Interrogée sur la persistance de ce genre de services rendus, Marie-France Monéger Guyomac’h, la patronne de l’IGPN, la "police des polices", estime que ces pratiques sont devenues de plus en plus rares : à peine quelques dizaines de cas par an. "C’est excessivement rare parce qu’aujourd’hui, tout le monde sait ce qui est autorisé et ce qui est interdit, explique-t-elle. On ne peut pas imaginer un détective privé qui ne sache pas qu’un fonctionnaire de police n’a pas le droit d’aller sans autorisation dans un fichier. On ne peut pas imaginer non plus un policier qui ne sache pas, aujourd’hui, qu’il n’a pas le droit de donner des informations. Les choses ont bien changé, assure la patronne de la police des polices. Aujourd’hui, je n’ai pas de système aussi rôdé que ce qu’on a pu avoir il y a quelques temps."
Dans son réquisitoire, le parquet de Versailles demande que cinq policiers ou anciens policiers comparaissent en correctionnelle aux côtés des anciens responsables d’Ikea.

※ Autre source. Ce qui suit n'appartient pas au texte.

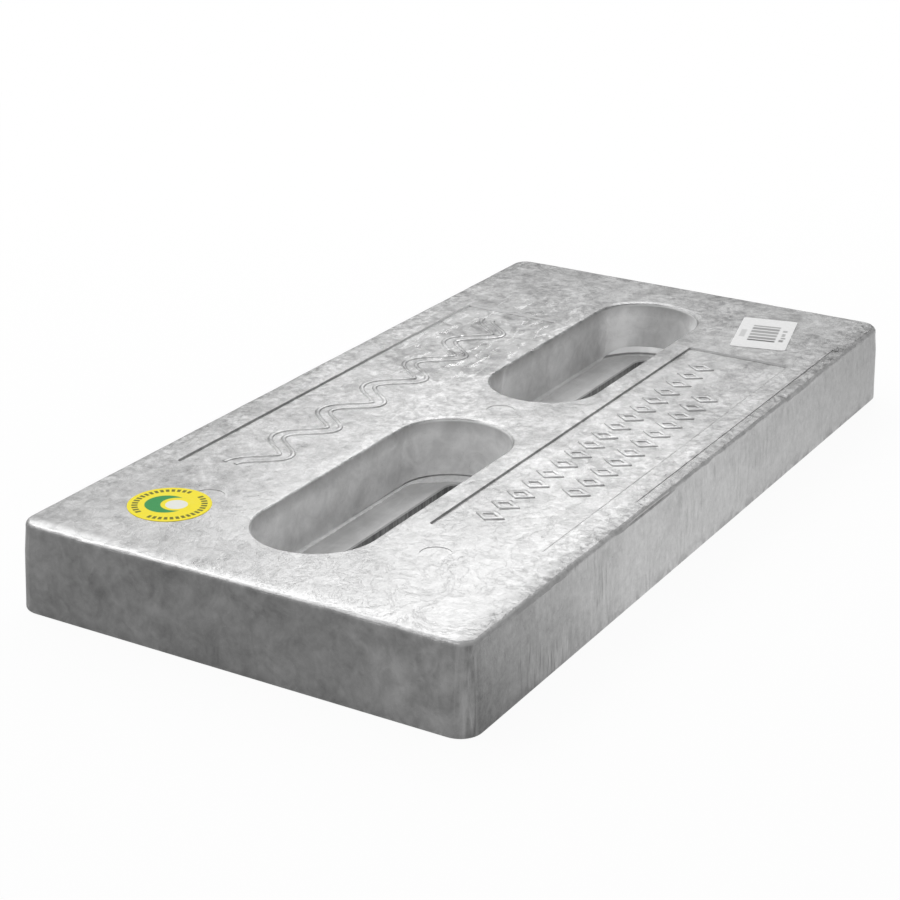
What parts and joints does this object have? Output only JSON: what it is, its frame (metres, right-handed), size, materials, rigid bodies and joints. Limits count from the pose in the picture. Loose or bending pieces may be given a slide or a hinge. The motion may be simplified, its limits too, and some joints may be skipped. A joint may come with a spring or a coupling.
{
  "type": "sacrificial anode",
  "caption": "Flat oblong cast anode that corrodes in place of a hull, with long bolt recesses, shallow face panels and a slotted steel core strap.",
  "frame": {"origin": "centre of the flat hull face", "axes": "+X along the length and the row of bolt slots, +Y across the width, +Z out of the hull through the outer face"},
  "size_m": [0.305, 0.1524, 0.0281],
  "materials": {
    "cast_aluminium": "as cast, mottled satin",
    "galvanised_steel": "dull galvanised",
    "yellow_film": "semi-gloss printed film",
    "white_paper": "smooth matt"
  },
  "bodies": {
    "root": {"anode_block": "cast_aluminium", "core_strap": "galvanised_steel", "round_sticker": "yellow_film", "bar_label": "white_paper"}
  },
  "joints": []
}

Des pratiques révolues, selon Ikea
Si aujourd'hui, six ans après la découverte de ces pratiques, Ikea-France reconnait que des dérives ont pu exister, l'avocat de l'entreprise explique aujourd'hui que c’est désormais de l’histoire ancienne. Me Emmanuel Daoud parle d'éthique et explique qu'un code de bonnes pratiques a remplacé les consignes d'espionnage interne. L’avocat Sofiane Hakiki, qui représente notamment les intérêts de la CGT, confirme cette évolution positive, il y a selon lui un "avant" et un "après" l'affaire Ikea.
Il n'empêche que tous les cas similaires n'ont pas encore été mis au jour : une enquête reste ouverte concernant des soupçons d’espionnage de salariés et de syndicalistes dans des maisons de retraite. C'est la société Orpéa, un des leaders du secteur de la santé privée, qui est visée.